FIG. 2 is a cutaway portion of a tangential side view of a stage of
a steam turbine constructed in accordance with teachings of the
present invention.
FIG. 3 is a partial axial view of a stage of a steam turbine
looking in the direction of line 3--3 of FIG. 8 in accordance with
the present invention.
FIG. 4 is a radial inward top view of turbine buckets in accordance
with the present invention.
FIGS. 5a, 5b and 5c are cross-sectional views of different
embodiments of a sealing rib in accordance with the present
invention.
FIG. 6 is a radial inward top view of an alternate embodiment of
turbine buckets in accordance with the present invention.
FIG. 7 is a graph showing the amount of untwist of a conventional
bucket and overtwist of a bucket in accordance with the present
invention.
FIG. 8 is a tangential view of a stage in accordance with the
present invention.
FIG. 9 is a radially inward view looking in the direction of line
9--9 of FIG. 8.
FIGS. 10a and 10b are simplified diagrams showing fluid flow
through a stage of a steam turbine.
FIG. 11 is a graph of pressure characteristics across a
representative nozzle partition in accordance with the present
invention.
FIG. 12 is a view looking in the direction of line 12--12 of FIG.
8.
DETAILED DESCRIPTION
FIG. 1 generally illustrates a steam turbine including a moisture
removal device in accordance with principles taught by the prior
art. The steam flow is designated by an arrow in both FIGS. 1 and
2. U.S. Pat. No. 4,335,600, issued to Wu et al., illustrates a
cutaway view of a steam turbine as FIG. 1 therein, and such
disclosure is incorporated herein by reference thereto. Only a
partial cutaway, radial side view is shown in FIGS. 1 and 2, but it
is to be understood that the turbine includes a rotor, diaphragm
and bucket assembly of which only the radially outer portion is
illustrated herein. A better understanding of the turbine stage can
be gained by viewing FIG. 3 which illustrates a rotor 11 with
buckets 32 affixed to a rotor shaft 15 by securing means 33, such
as dovetails. FIG. 3 is a partial axial view of a segment of the
turbine stage which extends 360.degree. around rotor shaft 15. Like
reference numerals designate similar components throughout this
description.
In FIG. 1, the stage, which includes a bucket 12, is surrounded by
a coaxial shell 14 of the turbine. A nozzle partition 10 is
upstream of bucket 12 and is part of the turbine stage. Nozzle
partition 10 directs the flow of steam onto the blade of bucket 12.

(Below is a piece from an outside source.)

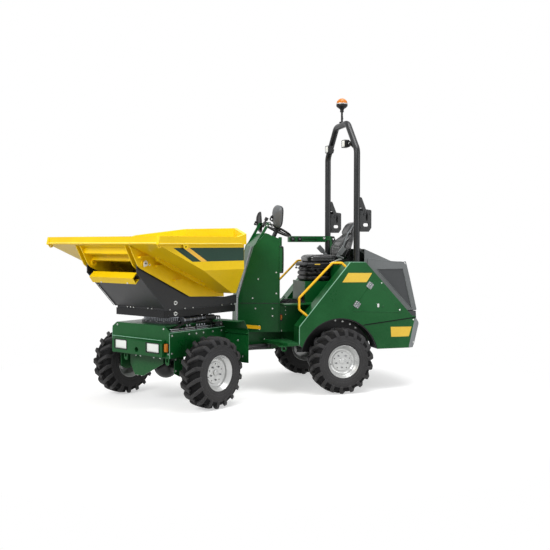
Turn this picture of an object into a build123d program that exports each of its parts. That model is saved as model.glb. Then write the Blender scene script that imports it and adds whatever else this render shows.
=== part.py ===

Shell 14 has a radially inner surface 16 including a radial
moisture removal slot 18 therethrough. Some steam which has not yet
passed through the buckets of the stage escapes through slot 18.
Slot 18 removes a water film which flows axially along surface 16
before the film is deflected by a sealing strip 20 towards rotating
bucket 12. As stated earlier, sealing strip 20 is effective to
limit the flow of steam axially around the radially extensive tip
portions of bucket 12 through radial clearance gap 22 but would
deflect water flowing along shell surface 16 onto the high velocity
tip portions of bucket 12 if slot 18 was not immediately upstream
of strip 20.
Referring to FIG. 2, a last stage of a steam turbine constructed in
accordance with the principles of the present invention is shown. A
nozzle partition 30, having a trailing edge 31 upstream from a
bucket 32, directs steam onto the buckets of the last stage of
which bucket 32 is an illustrative member. A shell 34 of the
turbine, having an inner surface 35, coaxially surrounds the rotor
and bucket assembly. Inner surface 35 provides an unimpeded flow
path for water to flow past the outer portion of bucket 32 toward
an exhaust hood (not shown) and ultimately to a condenser (not
shown). To limit the flow of steam around the radially extensive
tip portions of bucket 32, a single rib 36 extends radially outward
from the radially outer surface of a cover and the tip of bucket 32
(the cover is not visible from the viewpoint of FIG. 2). The radial
extension of a rib 36 is illustrated in FIG. 3 wherein rib 36
extends beyond the radially extensive portion or tip section 19 of
bucket 32. Returning to FIG. 2, the radially extensive edge of rib
36 is in close proximity to surface 35. A radial clearance gap 38
has substantially the same dimensions as clearance gap 22
illustrated in FIG. 1. By way of example, the dimension of the
radial clearance gap is on the order of 0.150 inch for the last
stage of a low-pressure turbine having an active bucket length of
about 26 inches. Gap 38 is large enough to permit unimpeded
anticipated flow of water along surface 35 during normal operation
of the turbine.
Referring to FIG. 3, bucket 32 comprises a fastening means 33, such
as a dovetail, for fixedly securing bucket 32 to shaft 15, a root
section 37 at the radial inner extremity of bucket 32, and tip
section 19 at the radial outer extremity of bucket 32. Bucket 32 is
secured to an adjacent bucket with a nub and sleeve device
described in detail in U.S. Pat. No. 3,719,432--Musick et al.,
assigned to the instant assignee and incorporated in its entirety
herein by reference.
FIG. 4 illustrates a radial top view of a pair of buckets 40 and 42
(similar to bucket 32) connected together at their respective outer
radial tips by a cover 44. A detailed description of cover 44, its
relationship with tips of buckets and the operating characteristics
with respect to the turbine as a whole can be found in a U.S. Pat.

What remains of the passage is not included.